Intrinsic half-metallicity in two-dimensional Cr(2)TeX(2) (X = I, Br, Cl) monolayers

Two-dimensional (2D) materials with intrinsic half-metallicity at or above room temperature are important in spin nanodevices. Nevertheless, such 2D materials in experiment are still rarely realized. In this work, a new family of 2D Cr(2)TeX(2) (X = I, Br, Cl) monolayers has been predicted using first-principles calculations. The monolayer is made of five atomic sublayers with ABCAB-type stacking along the perpendicular direction. It is found that the energies for all the ferromagnetic (FM) half-metallic states are the lowest.
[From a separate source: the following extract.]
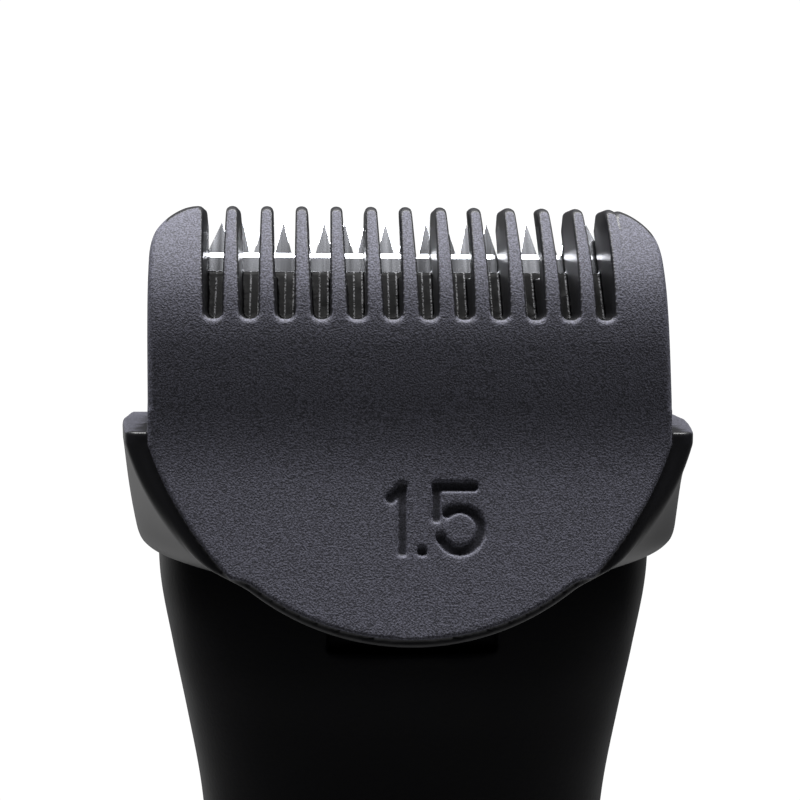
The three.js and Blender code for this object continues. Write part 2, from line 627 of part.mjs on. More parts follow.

The phonon spectrum calculations and molecular dynamics simulations both demonstrate that the FM states are stable, indicating the possibility of experimentally obtaining the 2D Cr(2)TeX(2) monolayers with half-metallicity. The Curie temperatures from Monte Carlo simulations are 486, 445, and 451 K for Cr(2)TeI(2), Cr(2)TeBr(2), and Cr(2)TeCl(2) monolayers, respectively, and their half-metallic bandgaps are 1.72, 1.86 and 1.90 eV. The corresponding magnetocrystalline anisotropy energies (MAEs) are about 1185, 502, 899 μeV per Cr atom for Cr(2)TeX(2) monolayers, in which the easy axes are along the plane for the Cr(2)TeBr(2) and Cr(2)TeCl(2) monolayers, but being out of the plane in the Cr(2)TeI(2). Our study implies the potential application of the 2D Cr(2)TeX(2) (X = I, Br, Cl) monolayers in spin nanodevices.